Johnny Ratliff, pro se appellant. Leslie Rutledge, Att'y Gen., by: Christian Harris, Ass't Att'y Gen., for appellee.
Johnny Ratliff, pro se appellant.
Leslie Rutledge, Att'y Gen., by: Christian Harris, Ass't Att'y Gen., for appellee.
RHONDA K. WOOD, Associate Justice
Appellant Johnny Ratliff appeals the circuit court's denial of his pro se petition for writ of habeas corpus. Ratliff contends that the circuit court abused its discretion in failing to find that he stated sufficient grounds for the writ when he alleged (1) that there was insufficient evidence to support the enhancements to the sentences for prior convictions noted on the judgment and (2) that he was not competent when the crimes were committed or to stand trial. We affirm the denial of Ratliff's habeas petition.
On appeal, this court affirmed the judgment at issue in Ratliff's habeas petition. Ratliff v. State , 359 Ark. 479, 199 S.W.3d 79 (2004). Ratliff filed his petition asserting the two claims that he also raises on appeal—insufficient evidence to support the sentence enhancements noted on the judgment and his incompetence—among others. The circuit court found, citing Philyaw v. Kelley , 2015 Ark. 465, 477 S.W.3d 503, that Ratliff's petition failed to set forth a basis for the writ. Unless a petitioner can show that the trial court lacked jurisdiction or that the commitment was invalid on its face, there is no basis for a finding that a writ of habeas corpus should issue. Id. A circuit court's decision on a petition for writ of habeas corpus will be upheld unless it is clearly erroneous. Garrison v. Kelley , 2018 Ark. 8, 534 S.W.3d 136. A decision is clearly erroneous when, although there is evidence to support it, the appellate court, after reviewing the entire evidence, is left with the definite and firm conviction that a mistake has been made. Id.
Ratliff appears to reference on appeal that he filed a second petition, but only one petition is contained in the record and only one petition is referenced in the order appealed.
Ratliff alleges that the circuit court's application of Philyaw was error because any such limitations would unconstitutionally suspend the right to the writ in violation of article 2, section 11 of the Constitution of the State of Arkansas of 1874. He cites Renshaw v. Norris , 337 Ark. 494, 989 S.W.2d 515 (1999). Ratliff is mistaken. Renshaw explained that the General Assembly's role was to set out the procedural mechanism for obtaining habeas relief. Id. at 497, 989 S.W.2d at 517.

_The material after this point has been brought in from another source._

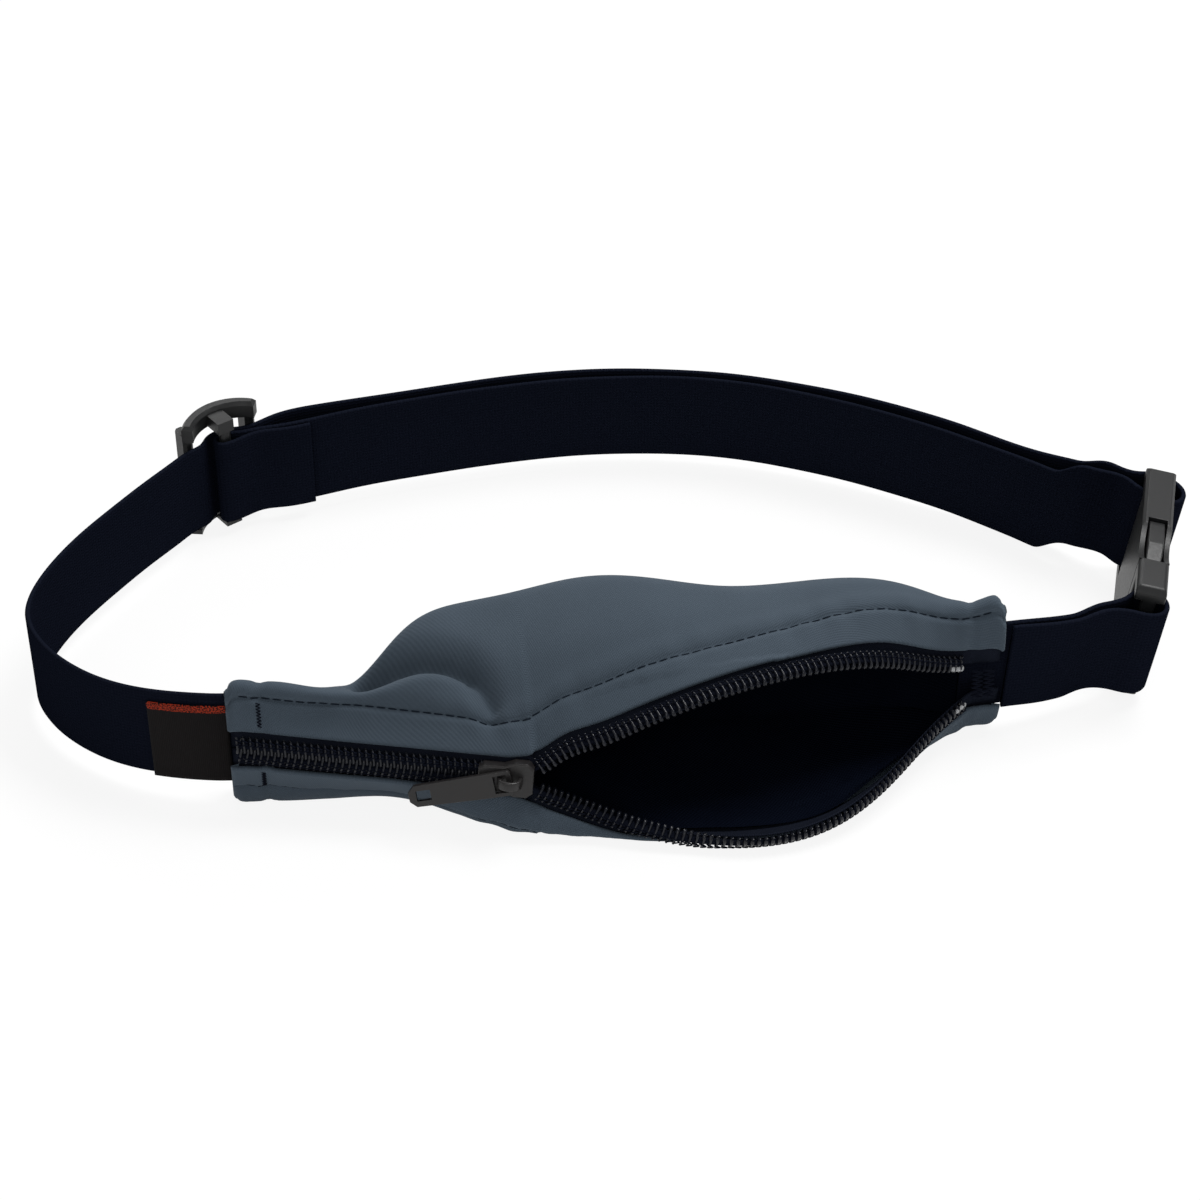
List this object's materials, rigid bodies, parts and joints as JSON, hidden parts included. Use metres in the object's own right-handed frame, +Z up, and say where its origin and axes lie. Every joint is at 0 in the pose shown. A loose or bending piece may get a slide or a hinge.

Ratliff additionally contends that the trial court abused its discretion in finding that the grounds in his petition did not support the writ. Most of the grounds for relief that Ratliff argued below, he does not raise on appeal. These are considered abandoned. The two grounds that he alleges on appeal—insufficient evidence to support the enhancements for his prior convictions that were noted on the judgment and that he was incorrectly found competent as a result of defective evidence that had been admitted—fall outside of the defining limitations of the writ. Assertions of trial error and due-process claims do not implicate the facial validity of the judgment or the jurisdiction of the trial court. Williams v. Kelley , 2017 Ark. 200, 521 S.W.3d 104. An issue with the admission of evidence, which includes the issue Ratliff raised concerning the evidence to support the enhancements and the evidence supporting the trial court's decision on his competency, is a challenge that is not cognizable in a habeas proceeding. See Philyaw , 2015 Ark. 465, 477 S.W.3d 503.
The State, not Ratliff, points out that there is a clerical error in the judgment and commitment order. Ratliff was charged and convicted of a Class–B felony, however, the order reflects a Class–Y felony. The sentence of 30 years is within the statutory range for both a Class–B felony and a Class–Y felony under the applicable habitual-offender statute thus the sentence remains valid on its face. See Ark. Code Ann. § 5–4–501(b)(2) (Supp. 2001). As the State explains, clerical errors do not prevent the enforcement of the judgment and the sentencing court, not the current lower court, may enter an order nunc pro tunc at any time to correct clerical errors in the judgment or order. Vance v. State , 2011 Ark. 243, 383 S.W.3d 325. That is outside the purview of the present matter as the defendant did not raise it in his habeas petition and it factually does not impact either of the grounds for habeas.